Information provided |
(begin)
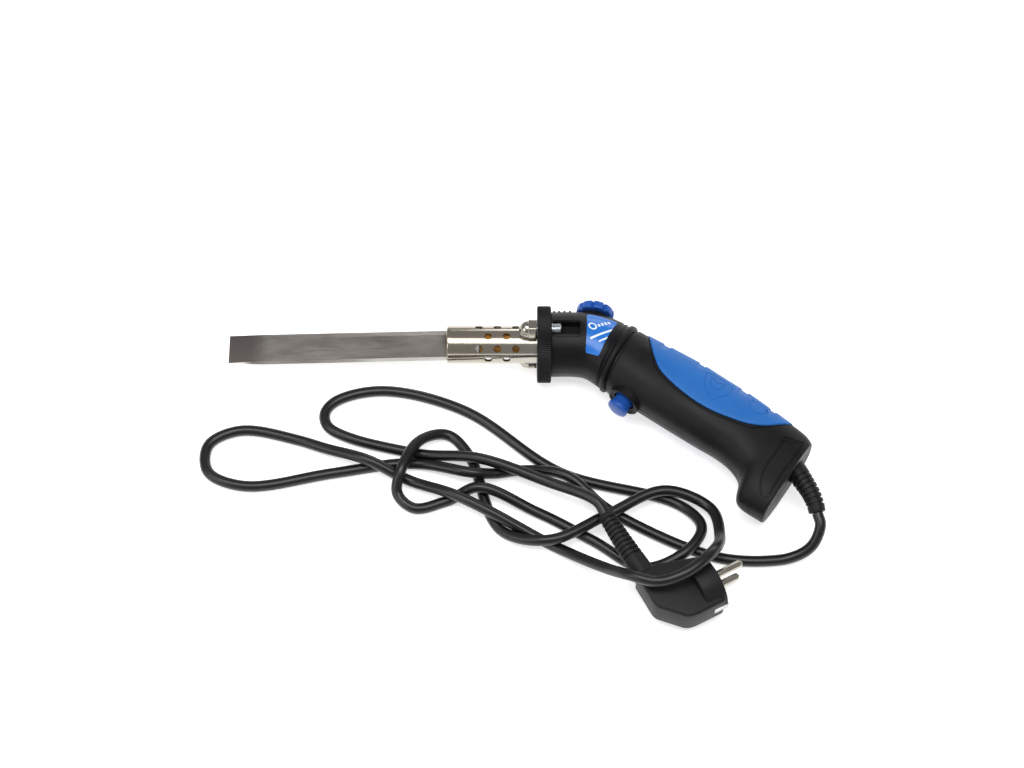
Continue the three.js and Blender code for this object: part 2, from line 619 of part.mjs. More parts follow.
makeBlade();
makeHolder();
makeBarrel();
makeHeater();
makeCollar();
for (const [side, sign] of Object.entries(sides)) makeStud(side, sign);
makeHousing();
makeScrews();
makeLabel();
makeDial();
makeButton();
makeElectronics();
makeRelief();

// ---- the tool on the table, which it touches with the collar's rim ----
const toolPlace = { x: 10.8, y: 48.4 };
tool.position.set(toolPlace.x, toolPlace.y, collar.radius);

// ---- the mains plug, in its own frame: X along its pins, Y towards the cord ----
const plugGroup = new THREE.Group();
plugGroup.position.set(plug.x, plug.y, plug.z);
plugGroup.rotation.z = THREE.MathUtils.degToRad(plug.turn);
lead.add(plugGroup);

function makePlug() {
  const r = plug.faceRadius;
  const outline = new THREE.Shape(
    [
      [-10, -r], [-10, 16], [-27, boot.y], [-43, boot.y], [-43, 0], [-41, -3], [-29, -16], [-24, -r],
    ].map(([x, y]) => new THREE.Vector2(x, y)),
  );
  const block = new THREE.ExtrudeGeometry(outline, { depth: plug.height, bevelEnabled: false });
  block.translate(0, 0, -plug.height / 2);
  let body = solid(block).add(solid(rod(V(-plug.faceDepth, 0), V(0, 0), r, 28)));
  for (const [i, sign] of [1, -1].entries()) {
    const z = (sign * pin.pitch) / 2;
    body = body.subtract(solid(rod(V(-pin.root, 0, z), V(1, 0, z), pin.radius + GAP, 16)));
    const straight = solid(rod(V(GAP - pin.root, 0, z), V(pin.length - 2, 0, z), pin.radius, 16));
    const tip = solid(rod(V(pin.length - 2.5, 0, z), V(pin.length, 0, z), pin.radius, 16, pin.radius * 0.55));
    add(plugGroup, `plug_pin_${i + 1}`, straight.add(tip), brass);

    const seat = [clip.length + 2 * GAP, 2 * (clip.thickness + GAP), clip.width + 2 * GAP];
    body = body.subtract(solid(box(V(-clip.length / 2, sign * r, 0), seat)));
    const place = V(-clip.length / 2, sign * (r - clip.thickness / 2), 0);
    add(plugGroup, `earth_clip_${i + 1}`, box(place, [clip.length, clip.thickness, clip.width]), zinc);
  }
  add(plugGroup, "plug_body", body, blackPlastic);
}

function makeBoot() {
  const from = V(boot.x, boot.y + 2 * GAP);
  const to = V(boot.tipX, boot.tipY, boot.tipZ);
  const points = [0, 0.33, 0.67, 1].map((share) => from.clone().lerp(to, share));
  const taper = (share) => THREE.MathUtils.lerp(boot.baseRadius, boot.tipRadius, share);
  const ribbed = (share) => taper(share) - (Math.round(share * 21) % 3 ? 0 : 0.8);
  add(plugGroup, "plug_boot", ribbedSleeve(points, 21, 12, ribbed), cordRubber);
}

makePlug();
makeBoot();

// ---- the cord, from the strain relief to the plug's boot ----
// Its route: out of the relief, left under the loops to the far end, back over itself to the plug's
// back, round the bight beside the plug, the small loop, the inner bight, the upper loop and home.
const route = [
  [187.35, -73.6, 21], [188.9, -81, 18.8], [183, -92, 10.4], [166, -97.5, 3.6], [124, -96, 3.6],
  [57, -63.5, 4.4], [29, -41.5, 11.6], [0, -34, 3.6], [-17, -38, 7.1], [-33, -39.5, 11.8],
  [-68, -29, 3.6], [-122, -36, 3.6], [-178, -45.5, 3.6], [-203, -35, 3.6], [-204, -15, 3.6],
  [-184, -4.5, 3.6], [-148, -11, 3.6], [-126, -19.5, 6], [-99, -30.5, 11.8], [-72, -42, 4.9],
  [-44, -55, 11.8], [-20, -67.5, 11.8], [18, -86.5, 3.6], [52, -110.5, 19.7], [67, -122, 33.7],
  [84, -127.5, 36.7], [101, -123, 40.2], [118, -108, 38.2], [125, -88, 19.2], [121, -64, 9.8],
  [92, -52.5, 11.8], [54, -70.5, 11.8], [18, -88, 12.2], [-14, -76, 3.6], [-33, -24, 3.6],
  [-48, -8, 4.1], [-66, -16, 10.9], [-77, -39, 14.6], [-79.5, -52, 6], [-68, -61.5, 3.6],
  [-47, -56, 3.6], [-27, -50, 11.6], [9, -63.5, 3.6], [47, -85, 3.6], [77, -103.5, 3.6],
  [103, -96, 10.4], [115, -78, 9.3], [102, -59, 3.6], [26, -36, 3.6], [-36, 10, 3.6], [-90, 25.5, 3.6],
  [-121, 18.5, 3.6], [-129, 9, 3.6], [-127, -1, 3.6], [-112, -10, 3.6], [-66, -22, 3.6],
  [-27, -29.5, 12.4], [17, -47.5, 14.2], [48, -64.5, 20.4], [53.3, -73.5, 19.5],
];
const CORD_STEPS = 80;
const onTable = ({ x, y, z }) => V(x, y, Math.max(z, cord.diameter / 2));
const laid = new THREE.CatmullRomCurve3(route.map((p) => V(...p))).getSpacedPoints(2 * CORD_STEPS).map(onTable);
add(lead, "cord", tube(laid, cord.diameter / 2, 8, CORD_STEPS), cordRubber);

const model = new THREE.Group();
model.add(tool, lead);
export default model;
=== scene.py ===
"""Hot-knife foam cutter on a table, with its mains cord and plug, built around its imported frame.

Sizes are in millimetres in the tool's own frame: X back along the nose from the collar's front face,
Y towards the dial, Z up from the split line between the two halves of the handle.
"""
import math

import bmesh
import bpy
from mathutils import Matrix, Vector


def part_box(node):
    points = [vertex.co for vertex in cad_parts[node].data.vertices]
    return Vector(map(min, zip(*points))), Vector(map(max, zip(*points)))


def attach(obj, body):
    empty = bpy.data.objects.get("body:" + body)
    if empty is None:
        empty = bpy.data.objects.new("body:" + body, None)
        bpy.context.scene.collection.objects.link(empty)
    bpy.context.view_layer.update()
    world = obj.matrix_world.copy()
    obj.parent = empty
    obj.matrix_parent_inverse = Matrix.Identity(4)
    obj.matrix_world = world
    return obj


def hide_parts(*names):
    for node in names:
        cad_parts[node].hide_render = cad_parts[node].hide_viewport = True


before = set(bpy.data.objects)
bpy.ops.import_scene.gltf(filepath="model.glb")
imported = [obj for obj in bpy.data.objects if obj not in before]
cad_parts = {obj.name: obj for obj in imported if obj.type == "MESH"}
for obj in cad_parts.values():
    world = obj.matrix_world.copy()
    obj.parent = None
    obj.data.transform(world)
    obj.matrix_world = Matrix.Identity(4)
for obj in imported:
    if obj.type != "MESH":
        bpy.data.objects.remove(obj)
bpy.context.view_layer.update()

# ---- the table and the studio ----
# A white opal table lit from below, under soft light from large panels, as goods on a shop's
# display table are lit.
# The camera stands in front of the table and looks steeply down on it.
MM = 0.001
collar_low, collar_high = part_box("collar")
ORIGIN = Vector((collar_low[0], (collar_low[1] + collar_high[1]) / 2, (collar_low[2] + collar_high[2]) / 2))


def place(x, y, z=0.0):
    """A point of the tool's own frame, in metres on the table."""
    return ORIGIN + Vector((x, y, z)) * MM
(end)
Set task | Copy each line of the data exactly, leaving nothing out.

Complete response |
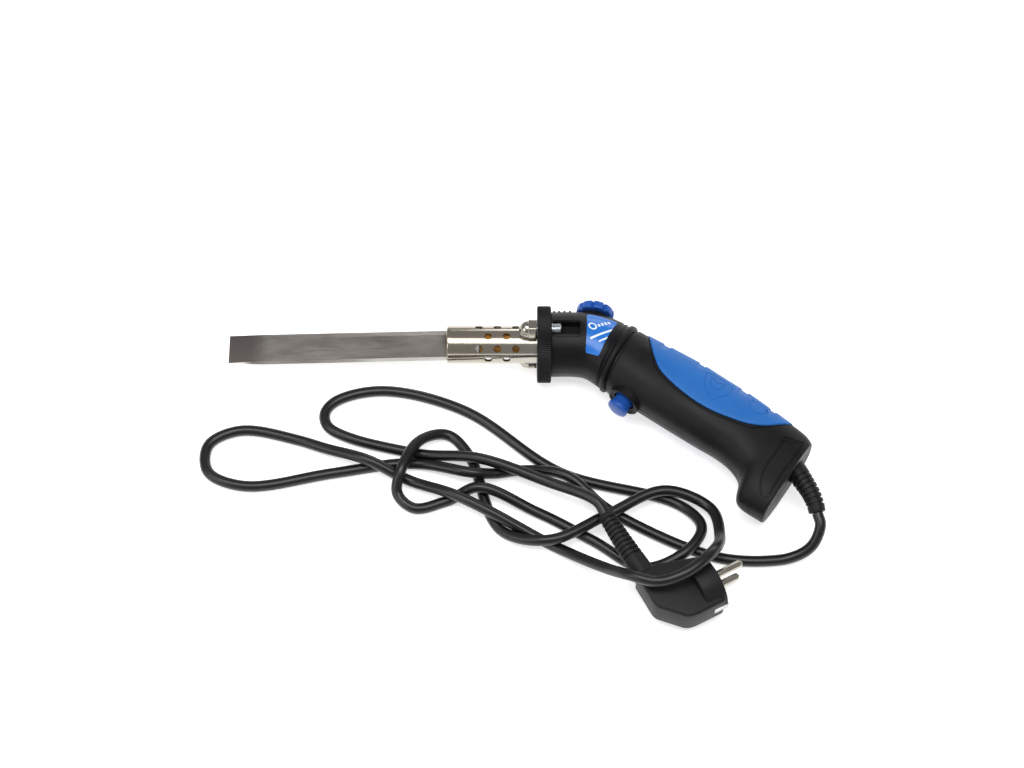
Continue the three.js and Blender code for this object: part 2, from line 619 of part.mjs. More parts follow.
makeBlade();
makeHolder();
makeBarrel();
makeHeater();
makeCollar();
for (const [side, sign] of Object.entries(sides)) makeStud(side, sign);
makeHousing();
makeScrews();
makeLabel();
makeDial();
makeButton();
makeElectronics();
makeRelief();

// ---- the tool on the table, which it touches with the collar's rim ----
const toolPlace = { x: 10.8, y: 48.4 };
tool.position.set(toolPlace.x, toolPlace.y, collar.radius);

// ---- the mains plug, in its own frame: X along its pins, Y towards the cord ----
const plugGroup = new THREE.Group();
plugGroup.position.set(plug.x, plug.y, plug.z);
plugGroup.rotation.z = THREE.MathUtils.degToRad(plug.turn);
lead.add(plugGroup);

function makePlug() {
  const r = plug.faceRadius;
  const outline = new THREE.Shape(
    [
      [-10, -r], [-10, 16], [-27, boot.y], [-43, boot.y], [-43, 0], [-41, -3], [-29, -16], [-24, -r],
    ].map(([x, y]) => new THREE.Vector2(x, y)),
  );
  const block = new THREE.ExtrudeGeometry(outline, { depth: plug.height, bevelEnabled: false });
  block.translate(0, 0, -plug.height / 2);
  let body = solid(block).add(solid(rod(V(-plug.faceDepth, 0), V(0, 0), r, 28)));
  for (const [i, sign] of [1, -1].entries()) {
    const z = (sign * pin.pitch) / 2;
    body = body.subtract(solid(rod(V(-pin.root, 0, z), V(1, 0, z), pin.radius + GAP, 16)));
    const straight = solid(rod(V(GAP - pin.root, 0, z), V(pin.length - 2, 0, z), pin.radius, 16));
    const tip = solid(rod(V(pin.length - 2.5, 0, z), V(pin.length, 0, z), pin.radius, 16, pin.radius * 0.55));
    add(plugGroup, `plug_pin_${i + 1}`, straight.add(tip), brass);

    const seat = [clip.length + 2 * GAP, 2 * (clip.thickness + GAP), clip.width + 2 * GAP];
    body = body.subtract(solid(box(V(-clip.length / 2, sign * r, 0), seat)));
    const place = V(-clip.length / 2, sign * (r - clip.thickness / 2), 0);
    add(plugGroup, `earth_clip_${i + 1}`, box(place, [clip.length, clip.thickness, clip.width]), zinc);
  }
  add(plugGroup, "plug_body", body, blackPlastic);
}

function makeBoot() {
  const from = V(boot.x, boot.y + 2 * GAP);
  const to = V(boot.tipX, boot.tipY, boot.tipZ);
  const points = [0, 0.33, 0.67, 1].map((share) => from.clone().lerp(to, share));
  const taper = (share) => THREE.MathUtils.lerp(boot.baseRadius, boot.tipRadius, share);
  const ribbed = (share) => taper(share) - (Math.round(share * 21) % 3 ? 0 : 0.8);
  add(plugGroup, "plug_boot", ribbedSleeve(points, 21, 12, ribbed), cordRubber);
}

makePlug();
makeBoot();

// ---- the cord, from the strain relief to the plug's boot ----
// Its route: out of the relief, left under the loops to the far end, back over itself to the plug's
// back, round the bight beside the plug, the small loop, the inner bight, the upper loop and home.
const route = [
  [187.35, -73.6, 21], [188.9, -81, 18.8], [183, -92, 10.4], [166, -97.5, 3.6], [124, -96, 3.6],
  [57, -63.5, 4.4], [29, -41.5, 11.6], [0, -34, 3.6], [-17, -38, 7.1], [-33, -39.5, 11.8],
  [-68, -29, 3.6], [-122, -36, 3.6], [-178, -45.5, 3.6], [-203, -35, 3.6], [-204, -15, 3.6],
  [-184, -4.5, 3.6], [-148, -11, 3.6], [-126, -19.5, 6], [-99, -30.5, 11.8], [-72, -42, 4.9],
  [-44, -55, 11.8], [-20, -67.5, 11.8], [18, -86.5, 3.6], [52, -110.5, 19.7], [67, -122, 33.7],
  [84, -127.5, 36.7], [101, -123, 40.2], [118, -108, 38.2], [125, -88, 19.2], [121, -64, 9.8],
  [92, -52.5, 11.8], [54, -70.5, 11.8], [18, -88, 12.2], [-14, -76, 3.6], [-33, -24, 3.6],
  [-48, -8, 4.1], [-66, -16, 10.9], [-77, -39, 14.6], [-79.5, -52, 6], [-68, -61.5, 3.6],
  [-47, -56, 3.6], [-27, -50, 11.6], [9, -63.5, 3.6], [47, -85, 3.6], [77, -103.5, 3.6],
  [103, -96, 10.4], [115, -78, 9.3], [102, -59, 3.6], [26, -36, 3.6], [-36, 10, 3.6], [-90, 25.5, 3.6],
  [-121, 18.5, 3.6], [-129, 9, 3.6], [-127, -1, 3.6], [-112, -10, 3.6], [-66, -22, 3.6],
  [-27, -29.5, 12.4], [17, -47.5, 14.2], [48, -64.5, 20.4], [53.3, -73.5, 19.5],
];
const CORD_STEPS = 80;
const onTable = ({ x, y, z }) => V(x, y, Math.max(z, cord.diameter / 2));
const laid = new THREE.CatmullRomCurve3(route.map((p) => V(...p))).getSpacedPoints(2 * CORD_STEPS).map(onTable);
add(lead, "cord", tube(laid, cord.diameter / 2, 8, CORD_STEPS), cordRubber);

const model = new THREE.Group();
model.add(tool, lead);
export default model;
=== scene.py ===
"""Hot-knife foam cutter on a table, with its mains cord and plug, built around its imported frame.

Sizes are in millimetres in the tool's own frame: X back along the nose from the collar's front face,
Y towards the dial, Z up from the split line between the two halves of the handle.
"""
import math

import bmesh
import bpy
from mathutils import Matrix, Vector


def part_box(node):
    points = [vertex.co for vertex in cad_parts[node].data.vertices]
    return Vector(map(min, zip(*points))), Vector(map(max, zip(*points)))


def attach(obj, body):
    empty = bpy.data.objects.get("body:" + body)
    if empty is None:
        empty = bpy.data.objects.new("body:" + body, None)
        bpy.context.scene.collection.objects.link(empty)
    bpy.context.view_layer.update()
    world = obj.matrix_world.copy()
    obj.parent = empty
    obj.matrix_parent_inverse = Matrix.Identity(4)
    obj.matrix_world = world
    return obj


def hide_parts(*names):
    for node in names:
        cad_parts[node].hide_render = cad_parts[node].hide_viewport = True


before = set(bpy.data.objects)
bpy.ops.import_scene.gltf(filepath="model.glb")
imported = [obj for obj in bpy.data.objects if obj not in before]
cad_parts = {obj.name: obj for obj in imported if obj.type == "MESH"}
for obj in cad_parts.values():
    world = obj.matrix_world.copy()
    obj.parent = None
    obj.data.transform(world)
    obj.matrix_world = Matrix.Identity(4)
for obj in imported:
    if obj.type != "MESH":
        bpy.data.objects.remove(obj)
bpy.context.view_layer.update()

# ---- the table and the studio ----
# A white opal table lit from below, under soft light from large panels, as goods on a shop's
# display table are lit.
# The camera stands in front of the table and looks steeply down on it.
MM = 0.001
collar_low, collar_high = part_box("collar")
ORIGIN = Vector((collar_low[0], (collar_low[1] + collar_high[1]) / 2, (collar_low[2] + collar_high[2]) / 2))


def place(x, y, z=0.0):
    """A point of the tool's own frame, in metres on the table."""
    return ORIGIN + Vector((x, y, z)) * MM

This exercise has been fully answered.